Several methods exist to transmit light information over optical fiber links. High end/high performance systems generally use lasers as sources of coherent beams of light, along with some form of an optical modulator. Electrical signals control the optical modulator to modulate light: such modulators can affect the amplitude, phase, and/or frequency of the transmitted light stream. Lower end/lower rate systems such as first generation Ethernet Passive Optical Network (EPON) or Gigabit Passive Optical Network (GPON), on the other hand, directly modulate the current fed to a laser diode, resulting in a modulated light stream.
Direct modulation may be cost effective as it does not require expensive modulators or light sources. However, this method usually imposes a limit on the maximum modulation rates at which a link can be operated. Low-cost lasers are typically encapsulated into lead packages which exhibit high inductance that can limit the bandwidth of laser diode circuits. Lower bandwidths lead to higher inter-symbol interference (ISI) and complicate data recovery. ISI results from the unsettled circuit response to a change in symbol (or bit for 1-bit symbols) values. Unsettled responses can cumulate and lead to blurring that can makes information recovery tedious.

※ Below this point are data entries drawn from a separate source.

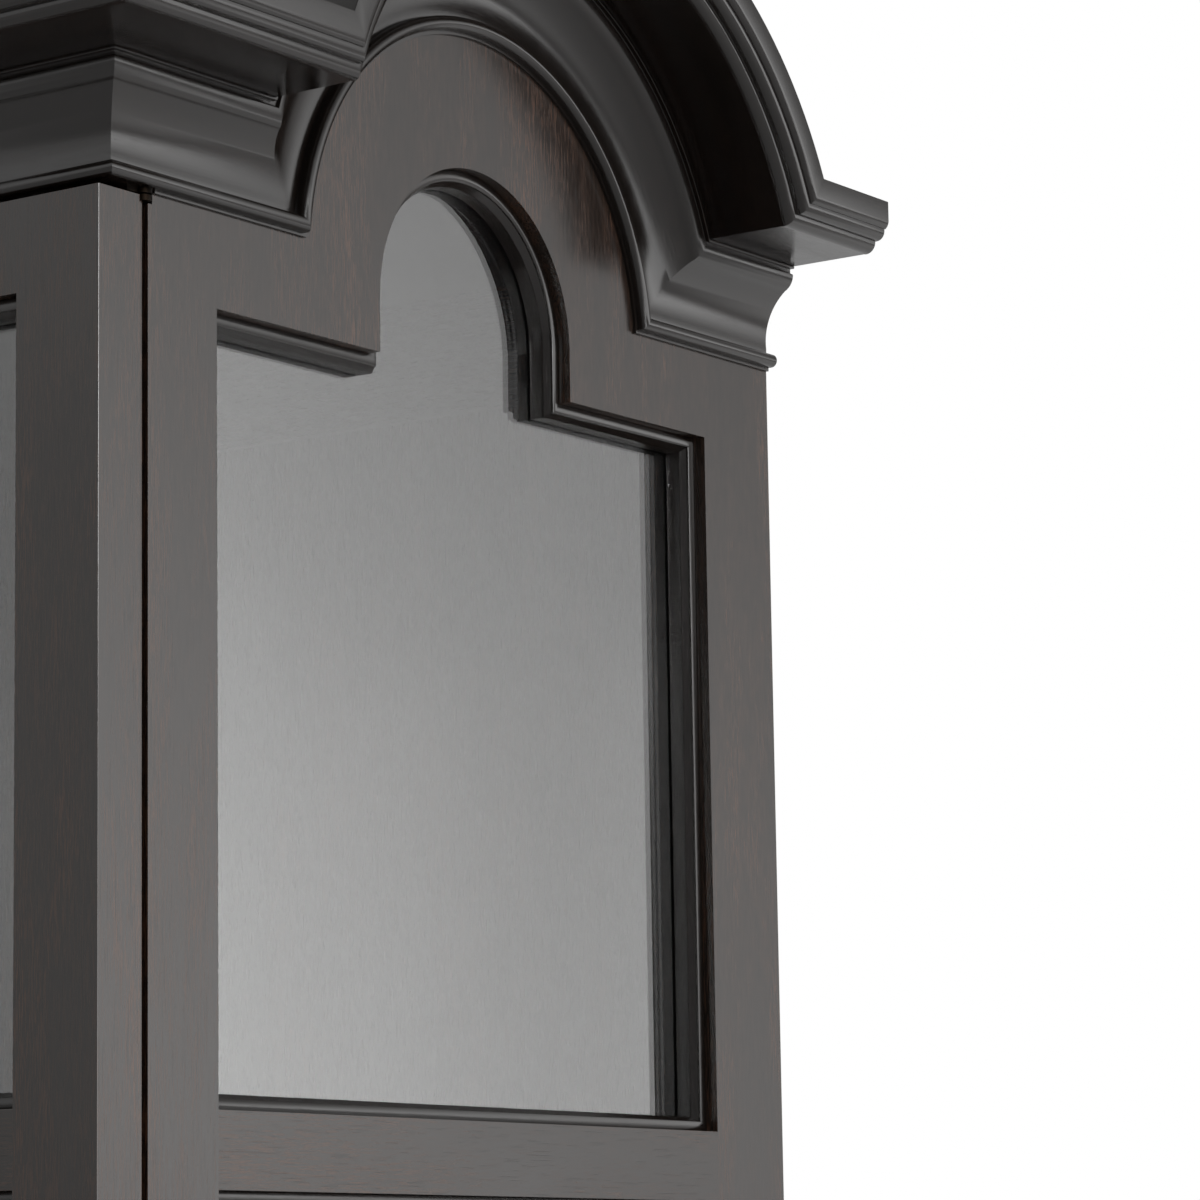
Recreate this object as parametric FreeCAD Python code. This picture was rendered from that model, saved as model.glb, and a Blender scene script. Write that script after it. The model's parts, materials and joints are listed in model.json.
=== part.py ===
import FreeCAD, Part
import os
from math import asin, cos, sin, sqrt

# Glazed armoire with two domed doors and a domed cornice on the front and on both sides.
# Millimetres. Origin: centre of the bounding box on the floor. +Z up, the doors face -Y.

V = FreeCAD.Vector
UP = V(0, 0, 1)

# ---- driving dimensions: the case -------------------------------------------------------------
body_width = 1204.0            # over the two side frames
body_depth = 610.0             # door faces to back
frame_thickness = 34.0         # stiles and rails of sides and doors
plinth_height = 130.0
glide_height = 6.0
tiers = 4                      # panels one above the other, the topmost with a domed head
panel_height = 411.0           # opening of one tier, up to its shoulders
mid_rail_height = 40.0
side_bottom_rail = 86.0        # plinth top to the lowest opening
side_front_stile = 54.0
side_rear_stile = 69.0
shoulder_to_cornice = 53.0     # opening's shoulder to the underside of the cornice

# ---- the dome: the same arch on doors and sides ------------------------------------------------
opening_arch_radius = 88.0
opening_arch_rise = 30.0       # shoulder up to the arch's centre
cornice_arch_radius = 155.0
cornice_arch_drop = 13.0       # cornice underside down to the arch's centre

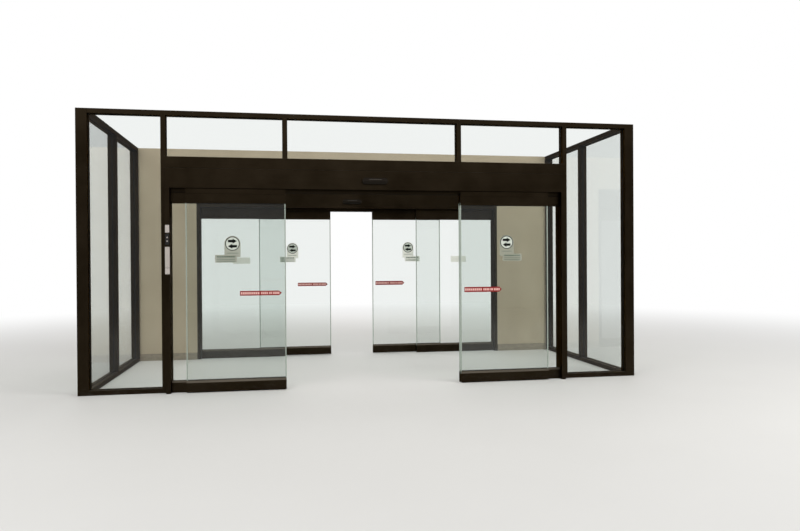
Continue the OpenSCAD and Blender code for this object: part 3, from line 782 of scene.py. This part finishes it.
def closeTree(tree, given, geometry):
    real = put(tree, "GeometryNodeRealizeInstances", {0: geometry})
    painted = put(tree, "GeometryNodeSetMaterial", {"Geometry": real, "Material": given["Finish"]})
    put(tree, "NodeGroupOutput", {0: painted})
    return tree


def placeEach(tree, given, points, instance, rotation, scale=(1, 1, 1)):
    placed = put(tree, "GeometryNodeInstanceOnPoints", {
        "Points": points, "Instance": instance, "Rotation": rotation, "Scale": scale})
    return closeTree(tree, given, placed)


def basePath(tree, given):
    return put(tree, "GeometryNodeMeshToCurve", {0: given["Geometry"]})


def evenSteps(tree, given):
    inputs = {"Curve": basePath(tree, given), "Length": given["Pitch"]}
    return put(tree, "GeometryNodeResampleCurve", inputs, mode="LENGTH")


def grow(name, tree, base, values, body):
    source = bpy.data.objects.new(name + "_base", base)
    scene.collection.objects.link(source)
    modifier = source.modifiers.new("grow", "NODES")
    modifier.node_group = tree
    for item in tree.interface.items_tree:
        if item.in_out == "INPUT" and item.name in values:
            modifier[item.identifier] = values[item.name]
    source.update_tag()
    graph = bpy.context.evaluated_depsgraph_get()
    mesh = bpy.data.meshes.new_from_object(source.evaluated_get(graph), depsgraph=graph)
    source.modifiers.clear()
    bpy.data.objects.remove(source)
    mesh.name = name
    keep(name, mesh, [], body)
    print(name, "has", len(mesh.polygons), "faces")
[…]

Also, laser diodes can produce spurious light emissions at the onset and cessation of coherent light emission, known as “chirping”, which further impairs data recovery. The “chirp effect” is a high frequency ringing of the emitted light's amplitude that occurs during the turn-on phase of a laser. It is a non-linear behavior that cannot be compensated and which closes the optical eye. The shorter the unit interval (UI) of a bit stream, the more pronounced the impact this effect has on the eye quality, because the chirp is of fixed duration and thus does not scale with the bit duration. The extent and magnitude of the chirp can be minimized by ensuring the laser diode is properly biased.

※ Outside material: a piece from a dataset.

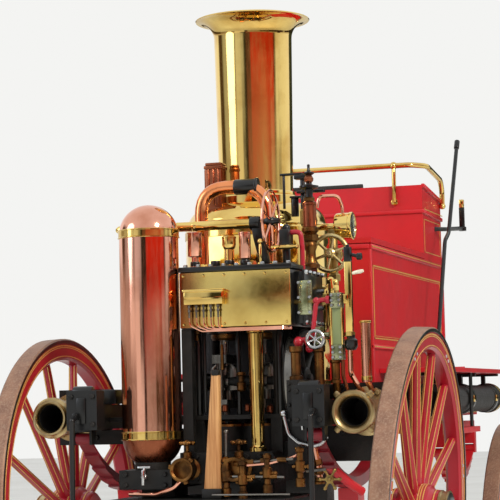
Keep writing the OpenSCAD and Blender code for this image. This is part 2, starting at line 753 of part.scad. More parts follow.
// Bench with a back board and sloping wings
module seat_box() color(red) at_axle() {
    box([-box_x, seat_y0, box_top], [box_x, box_y1, seat_board]);
    box([-box_x, seat_y0, seat_board - 1], [box_x, seat_y0 + seat_wall, seat_top]);
    for (x = [-box_x, box_x - seat_wall]) translate([x, 0, 0]) rotate([90, 0, 90])
        linear_extrude(seat_wall)
        polygon([[seat_y0, seat_board - 1], [seat_y0, seat_top], [box_y1, seat_top - wing_fall],
            [box_y1, seat_board - 1]]);
    for (x = [-220, 220]) {
        x_cylinder(x - 42, x + 42, seat_y0 - 10, box_top + lid_t + 8, 4);
        for (s = [-1, 1]) box([x + s * 37 - 5, seat_y0 - 16, box_top + lid_t + 3],
            [x + s * 37 + 5, seat_y0 + 1, box_top + lid_t + 15]);
    }
}

// Cushion on the bench with a padded roll over part of the back board
module seat_cushion() color(leather) at_axle() {
    x = box_x - seat_wall - 3;
    y = seat_y0 + seat_wall;
    box([-x, y + sliver, seat_board], [x, box_y1 - 8, seat_board + 55]);
    box([-x, y + sliver, seat_board + 54], [roll_x, y + 28, seat_top + 22]);
}

module seat_handrail() color(brass) at_axle() {
    x = box_x + 14;
    y = seat_y0 - 14;
    z = seat_top + 88;
    for (s = [-1, 1]) {
        bent_rod([[0, y, z], [s * (x - 60), y, z], [s * x, y + 60, z], [s * x, box_y1 - 50, z - 35],
            [s * x, box_y1 - 20, z - 80], [s * x, box_y1 - 20, z - 150]], 12);
        box([s > 0 ? box_x : -x - 12, box_y1 - 34, z - 180],
            [s > 0 ? x + 12 : -box_x, box_y1 - 6, z - 150]);
    }
    for (x = [-240, 240]) {
        rod([x, y, z], [x, y, seat_top - 75], 9);
        box([x - 14, y - 10, seat_top - 100], [x + 14, seat_y0, seat_top - 74]);
    }
}

// Board for the driver's feet on two brackets, with a toe board along its front
module driver_footboard() {
    bracket_t = 20;
    for (s = [-1, 1]) translate([s * (box_x - 25) - bracket_t / 2, 0, 0]) rotate([90, 0, 90])
        linear_extrude(bracket_t)
        polygon([[box_y1, rail_top], [box_y1, toe_z], [box_y1 + toe_reach, toe_z],
            [box_y1 + toe_reach - 40, rail_top]]);
    box([-box_x, box_y1, toe_z], [box_x, box_y1 + toe_reach, foot_z]);
    translate([-box_x + 3, box_y1 + toe_reach - 5, toe_z + 1]) rotate([35, 0, 0])
        cube([box_w - 6, 50, foot_t]);
}

module side_footboards() for (s = [-1, 1]) {
    x0 = box_x + 1;
    step_x = foot_x - 12;
    box([s > 0 ? x0 : -foot_x, box_y0 + 110, foot_z - foot_t],
        [s > 0 ? foot_x : -x0, box_y1 + 70, foot_z]);
    for (y = [box_y0 + 230, (box_y0 + box_y1) / 2 + 60, box_y1 - 110]) {
        box([s > 0 ? rail_out : -rail_out - 8, y, rail_bottom],
            [s > 0 ? rail_out + 8 : -rail_out, y + 30, foot_z - foot_t]);
        box([s > 0 ? rail_out : 10 - foot_x, y, foot_z - foot_t - 12],
            [s > 0 ? foot_x - 10 : -rail_out, y + 30, foot_z - foot_t]);
        difference() {
            union() {
                y_cylinder(s * hose_x, y, y + 30, hose_z, hose_r + 6);
                box([s * hose_x - 8, y, hose_z], [s * hose_x + 8, y + 30, foot_z - foot_t]);
            }
            y_cylinder(s * hose_x, y - 1, y + 31, hose_z, hose_r + 0.3);
        }
    }
    // Step iron hanging under the footboard
    step_z = foot_z - 240;
    step_y = box_y0 + 290;
    box([s * step_x - 4, step_y + 360, step_z], [s * step_x + 4, step_y + 400, foot_z - foot_t]);
    box([s * step_x - 30, step_y, step_z - 20], [s * step_x + 30, step_y + 405, step_z + 2]);
}

module footboards() color(red) at_axle() {
    driver_footboard();
    side_footboards();
}

module suction_hoses() color(leather) at_axle() for (s = [-1, 1]) {
    y_cylinder(s * hose_x, box_y0 + 150, box_y1 - 30, hose_z, hose_r);
    y_cylinder(s * hose_x, box_y1 - 50, box_y1 + 30, hose_z, hose_r + 8);
    y_cylinder(s * hose_x, box_y0 + 120, box_y0 + 200, hose_z, hose_r + 8);
}

module brake_lever() color(iron) at_axle() {
    x = rail_x + 39;
    y = (box_y0 + box_y1) / 2 + 60;
    z = foot_z + 60;
    bent_rod([[x, y, z], [x, y + 276, z + 501], [x, y + 365, z + 542],
        [x, box_y1 - 15, seat_top + 226]], 11);
    box([x - 10, y - 40, foot_z], [x + 10, y + 40, foot_z + 14]);
    box([x - 8, y - 15, foot_z], [x + 8, y + 15, z + 12]);
    x_cylinder(box_x, x + 15, y, z, 14);
}

module fore_carriage() color(red) at_axle() translate([0, wheelbase, 0]) difference() {
    union() {
        translate([0, 0, ring_z]) difference() {
            cylinder(h = ring_t, r = 320, $fn = round_fn);
            translate([0, 0, -1]) cylinder(h = ring_t + 2, r = 270, $fn = round_fn);
        }
        // Transom, futchells and spring bars
        box([-front_spring_x - 30, -50, ring_z - 50], [front_spring_x + 30, 50, ring_z]);
        for (s = [-1, 1]) {
            box([s * 95 - 18, -300, ring_z - 40], [s * 95 + 18, 520, ring_z]);
            box([s * front_spring_x - 24, -front_spring_half - 40, ring_z - 50],
                [s * front_spring_x + 24, front_spring_half + 40, ring_z]);
            for (y = [-front_spring_half, front_spring_half])
                spring_hanger(s * front_spring_x, y, front_eye_z, ring_z - 50);
        }
        box([-110, 440, ring_z - 50], [110, front_reach, ring_z + 10]);
    }
    translate([0, 0, ring_z - 60]) cylinder(h = 90, r = 22.5);
    translate([0, 0, ring_z - 60]) cylinder(h = 20, r = 40);
    y_cylinder(0, 445, front_reach + 1, ring_z - 20, 24);
}

module front_axle() color(red) at_axle() translate([0, wheelbase, 0]) {
    box([-front_beam_half, -26, front_z - 26], [front_beam_half, 26, front_z + 26]);
    for (s = [-1, 1]) {
        axle_arm(s, front_track, 0, front_z);
        box([s * front_spring_x - 34, -40, front_z + 25],
            [s * front_spring_x + 34, 40, front_spring_bottom]);
        spring(front_spring_half, front_spring_drop, 0, front_eye_z, s * front_spring_x);
    }
}

module rear_wheel(s) color(red) at_axle() wheel_frame(s, rear_track, 0, rear_z) wheel(rear_r);
module front_wheel(s) color(red) at_axle() wheel_frame(s, front_track, wheelbase, front_z) wheel(front_r);
module wheel_rear_left() rear_wheel(-1);
module wheel_rear_right() rear_wheel(1);
module wheel_front_left() front_wheel(-1);
module wheel_front_right() front_wheel(1);

frame_rails();
rear_axle();
rear_springs();
boiler_shell();
boiler_cladding();
boiler_cover();
ash_pan();
fire_door();
funnel();
exhaust_pipe();
steam_cylinders();
cylinder_lagging();
lubricators();
rear_handrail();
engine_frame();
ram_column();
flywheel();
motion_rods();
pump_body();
suction_inlet_left();
suction_inlet_right();
delivery_valves();
air_vessel();
safety_valve_stand();
regulator_wheel();
feed_wheel();
pressure_gauge();
water_gauge();
linkage_rods();
copper_pipes();
wooden_post();
hose_box();
hose_box_lid();
seat_box();
seat_cushion();
seat_handrail();
footboards();
suction_hoses();
brake_lever();
fore_carriage();
front_axle();
wheel_rear_left();
wheel_rear_right();
wheel_front_left();
wheel_front_right();
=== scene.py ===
"""Looks of a horse-drawn steam fire engine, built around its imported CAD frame.

Pieces are modelled in millimetres from the rear axle's line on the ground, with +X to the
vehicle's right, +Y forward and +Z up. piece() turns them into the frame's metres.
"""
from math import cos, pi, radians, sin, tan

import bmesh
import bpy
from mathutils import Matrix, Vector


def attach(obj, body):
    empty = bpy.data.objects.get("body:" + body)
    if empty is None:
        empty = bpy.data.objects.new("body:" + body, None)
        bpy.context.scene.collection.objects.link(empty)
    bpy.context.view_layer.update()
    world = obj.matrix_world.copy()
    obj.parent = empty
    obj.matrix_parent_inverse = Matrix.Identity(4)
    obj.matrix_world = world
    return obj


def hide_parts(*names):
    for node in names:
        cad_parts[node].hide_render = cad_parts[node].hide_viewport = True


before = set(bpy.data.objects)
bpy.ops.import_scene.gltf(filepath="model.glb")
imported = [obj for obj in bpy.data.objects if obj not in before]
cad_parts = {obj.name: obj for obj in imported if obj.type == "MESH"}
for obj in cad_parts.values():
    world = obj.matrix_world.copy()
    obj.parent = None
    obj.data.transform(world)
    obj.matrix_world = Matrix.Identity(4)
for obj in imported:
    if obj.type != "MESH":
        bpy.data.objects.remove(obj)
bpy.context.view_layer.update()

# Places and sizes in millimetres from the rear axle, as the CAD source has them
AXLE_Y = -1025
WHEELBASE = 2150
CAMBER = 2.8
REAR_R, REAR_TRACK = 660, 1316
FRONT_R, FRONT_TRACK = 475, 1180
TYRE_W, TYRE_T, FELLOE_D = 68, 16, 62
HUB_R, NAVE_R, HUB_HALF, DISH, SPOKES = 114, 96, 108, 22, 14
RAIL_IN, RAIL_OUT, RAIL_TOP, RAIL_BOTTOM = 389, 433, 1075, 990
BOILER_Y, BOILER_R, CLAD_R = 300, 262, 270
CLAD_Z0, SHOULDER_Z, COVER_Z = 1110, 1715, 1815
FUNNEL_TOP, FUNNEL_LIP, FUNNEL_FOOT, FUNNEL_NECK = 2510, 216, 138, 147
BLOCK_X0, BLOCK_X1, BLOCK_BACK, BLOCK_FRONT = -88, 308, -350, -20
BLOCK_Z0, BLOCK_Z1, BLOCK_TOP = 1326, 1522, 1540
VESSEL_X, VESSEL_Y, VESSEL_R, VESSEL_TOP, VESSEL_BOTTOM = -199, -350, 103, 1763, 855
BOX_X, BOX_Y0, BOX_Y1, SEAT_Y0 = 360, 590, 1990, 1600
BOX_TOP, SEAT_TOP, SEAT_BOARD, FOOT_Z = 1672, 1997, 1890, 1190
HOSE_X, HOSE_Z, HOSE_R = 548, 1065, 57
ENGINE_Y, CRANK_Z = -170, 1146
ROD_XS = (10, 150)
ROW_Y = -310  # row of the oil cups, the ram's column and the water gauge
LOOP_Y, LOOP_Z = -100, 1838
COLUMN_X, PUMP_TOP = 168, 905
SUCTION_X, SUCTION_Z, SUCTION_FOOT_Y = 538, 1033, -233
DELIVERY_XS, DELIVERY_Y, DELIVERY_Z = (-58, 125), -365, 850
GAUGE_X, GAUGE_ZS = 459, (1233, 1408)
TUBE_X, TUBE_Y, LINK_Y = 560, -330, -330
STAND_X, STAND_Y = 300, -50
FEED_X, FEED_Z = 361, 1592
FLYWHEEL = (291, ENGINE_Y, CRANK_Z)
STRAP_YS = (820, 1350, 1880)
SEAT_RAIL_X, SEAT_RAIL_Y, SEAT_RAIL_Z = 374, 1586, 2085
LEVER_X = 450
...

A laser diode driver (LDD) is used to bias a laser diode and to modulate its current. The laser diode load driven by the LDD often presents large inductive characteristics that result in high voltage transients during modulation. The inductive characteristics are commonly caused by three effects: (1) the low-cost packaging techniques used for the discrete laser diode, which introduces parasitic inductors due to the package leads and bond wires; (2) inductors and components involved in circuit bandwidth extension techniques; and (3) inductors used isolate bias current from modulation currents.
In this kind of environment, potential peaks of several volts can be observed during transients induced by changing the bias and modulation currents of the laser diode.
Traditionally, LDDs come as discrete components and are placed on printed circuit boards. They are built using robust and proven semiconductor technologies (typically bipolar) adapted for analog design, and can sustain the large voltages required to drive laser diodes. Normally, LDDs interface with digital integrated circuit (IC) controllers, typically built using complementary metal-oxide-semiconductor (CMOS) technology. The controllers provide the traffic payload which is converted by an LDD into a signal suitable to operate a laser diode. LDDs therefore sit between the IC controller and laser diodes. The digital payload received by LDDs consists of a serialized bit stream that takes the form of an electrical voltage signal, since proper data serialization must take place before reaching the laser driver. Communication between the controller and the LDD uses standard signaling schemes, for example, low-voltage positive emitter-coupled logic (LV-PECL) to enforce a clear definition of electrical levels and timing specifications. This ensures the information transmitted to the LDD is correctly interpreted.
Recently, there has been interest in building LDDs through mainstream CMOS processes, as the LDDs can then be integrated into the digital IC controller, resulting in reduced cost, power and area. Modern CMOS processes are, however, not optimized for analog design, and cannot tolerate the large voltage transients required to drive a laser diode due to the transistors' small feature sizes. These large voltage transients cause electrical overstress (EOS) conditions on the circuit and premature wear of the output transistors, resulting in reduced performance and lifetime.
It is, therefore, desirable to provide a method to reduce the transient voltage peaks generated by laser diode circuits, making possible the integration of LDDs in mainstream CMOS technologies.